Coinciding with the release of the remastered original episodes of The Secret Life Of Machines (see below), Tim Hunkin began a self-produced spiritual successor called The Secret Life of Components. It explored some of the individual parts that so often make up the appliances and machines that were the focus of the original series. The 8 weekly episodes included what Hunkin has learned through his experience with the component, along with many models for demonstration and examples from his amusement machines and other works. It premiered March 3, 2021 on Hunkin's YouTube channel with an episode on chain and belts. In the last episode of series 1, Hunkin commented that he may make another series the following winter.

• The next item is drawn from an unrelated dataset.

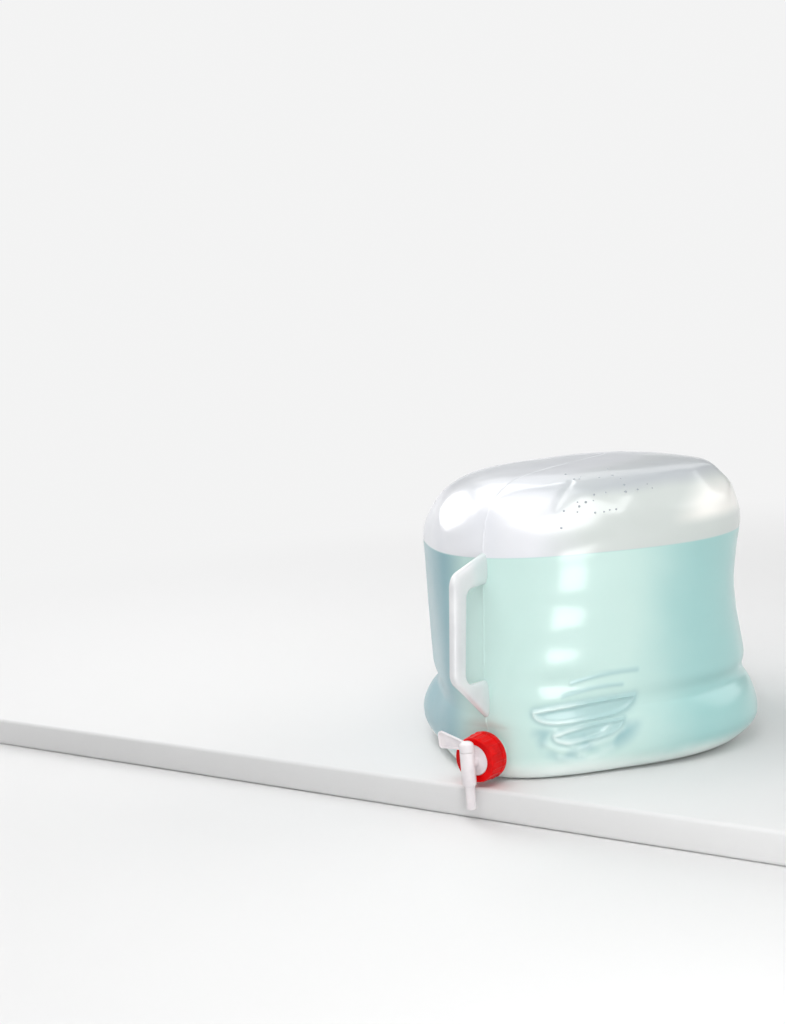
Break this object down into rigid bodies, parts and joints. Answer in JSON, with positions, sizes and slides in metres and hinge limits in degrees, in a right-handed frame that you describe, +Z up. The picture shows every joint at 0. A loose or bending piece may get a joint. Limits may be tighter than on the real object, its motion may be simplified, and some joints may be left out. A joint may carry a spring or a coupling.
{
  "type": "collapsible water container",
  "caption": "Soft-walled cube-shaped water container with moulded grips on opposite corners and a screw-on quarter-turn tap at its foot.",
  "frame": {"origin": "middle of the flat base, on the surface that the container stands on", "axes": "+Z up, -Y the way the tap points, X = 0 the parting plane through both grips"},
  "size_m": [0.3434, 0.4414, 0.2885],
  "materials": {
    "polyethylene": "translucent milky low-density polyethylene, softly glossy",
    "red_plastic": "opaque red polypropylene, glossy",
    "white_plastic": "opaque white polypropylene, glossy",
    "washer_rubber": "soft pale elastomer"
  },
  "bodies": {
    "container": {"container_shell": "polyethylene", "front_handle": "polyethylene", "rear_handle": "polyethylene"},
    "washer": {"neck_gasket": "washer_rubber"},
    "ring": {"cap_ring": "red_plastic"},
    "tap": {"spigot_body": "white_plastic"},
    "plug": {"valve_plug": "white_plastic"}
  },
  "joints": [
    {"name": "tap_slide", "type": "slide", "parent": "container", "child": "washer", "axis": [0, -1, 0], "range_m": [0, 0.0084]},
    {"name": "cap_turn", "type": "hinge", "parent": "washer", "child": "ring", "pos_m": [0, -0.192, 0.026], "axis": [0, -1, 0], "range_deg": [0, 720]},
    {"name": "tap_swivel", "type": "hinge", "parent": "washer", "child": "tap", "pos_m": [0, -0.192, 0.026], "axis": [0, -1, 0], "range_deg": [-180, 180]},
    {"name": "valve_turn", "type": "hinge", "parent": "tap", "child": "plug", "pos_m": [0, -0.2077, 0.026], "axis": [0, 0, 1], "range_deg": [0, 90]}
  ],
  "couplings": [
    {"joint": "cap_turn", "follows": "tap_slide", "rad_per_m": 1496}
  ]
}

A 5 episode second series then debuted in spring 2022. On March 27, 2023, a third series of four episodes was announced on Hunkin's YouTube channel.

=== Series 1 (2021) ===

| No. overall | No. in series | Title | Original release date |
| 1 | 1 | "Chain and Belts" | 3 March 2021 |
Explores chains and belts, including demonstrations of different types of roller chain, round and toothed belts
| 2 | 2 | "LEDs" | 10 March 2021 |
LED history, brightness and color, use in diorama, addressable LED strips, and power LEDs for home lighting
| 3 | 3 | "Hinges" | 17 March 2021 |
An overview of different types of hinges and their usage around the home and in machinery.
| 4 | 4 | "Switches" | 25 March 2021 |
An overview on how electrical switches work, and how to use microswitches for sensing and power switching in projects.
| 5 | 5 | "Springs" | 1 April 2021 |
Explores springs, their manufacture, properties, and several different types of springs with their use cases.
| 6 | 6 | "Connectors" | 8 April 2021 |
A wide variety of connectors are shown and their operation explained, including their benefits, drawbacks and how they may be used in equipment
| 7 | 7 | "Glue" | 15 April 2021 |
Explores different types of glue, their properties and uses.
| 8 | 8 | "Bearings" | 22 April 2021 |
A wide variety of bearings, bushes, and races are explained with their uses and properties including materials and lubrication

=== Series 2 (2022) ===

| No. overall | No. in series | Title | Original release date |
| 9 | 1 | "Sensors" | 31 March 2022 |
Explores use of various sensor and feedback devices
| 10 | 2 | "Linkages and Mechanisms" | 6 April 2022 |
Explanations and demonstrations of levers, linkages, cranks, crankshafts, cams and capstans
| 11 | 3 | "Motors" | 14 April 2022 |
Exploration of principles, properties and control of electric motors, particularly focussing on DC varieties
| 12 | 4 | "Screw Threads" | 21 April 2022 |
Creation, usage, and troubleshooting of varieties of screw threads
| 13 | 5 | "Prototypes" | 28 April 2022 |
Principles and processes of using prototypes of various forms in the creation of a final work

=== Series 3 (2023) ===

| No. overall | No. in series | Title | Original release date |
| 14 | 1 | "Pneumatics" | 30 March 2023 |
Explanations and demonstrations of uses of pneumatic components and devices
| 15 | 2 | "Solenoids and Relays" | 6 April 2023 |
Explanations and demonstrations of uses of solenoids and relays
| 16 | 3 | "Hole Cutting" | 14 April 2023 |
Demonstrations and examples of various drilling and other hole cutting methods
| 17 | 4 | "Programmable logic controllers" | 21 April 2023 |
Demonstrations and uses of programmable logic controllers (PLCs)
| 18 | 5 | "GEARS" | 19 July 2025 |
Explanations and demonstrations of uses of gears and different types

== Creative uses ==
Hunkin and Garrod used the series to show some of their devices they built from parts of machines featured on their programme. The creations, some of which were decorative, others functional, show the potential uses of broken machinery. An extreme example is the giant clock powered by steam. In the epilogue for the remastered version of the episode, Hunkin mentions that the clock has been non functional for a long time.

== Availability ==
In March 2021, Hunkin began posting remastered versions of the episodes to YouTube. These were upscaled from an analogue video source to improve the image quality and include a short, recently filmed reminiscence by Hunkin at the end of each episode. The first 6 remastered episodes, comprising the complete first series, were posted to YouTube on Saturday, March 13, 2021. Starting on Thursday, May 6, 2021, Tim started posting episodes from Series 2 at a rate of one a week (give or take a day). As of June 12, 2021, all 6 remastered episodes from this series have been posted on his channel. Series 3 followed a similar weekly schedule, with the Fax Machine episode being posted on June 18, 2021. All of the six episodes have been posted, with the final episode released on July 22, 2021.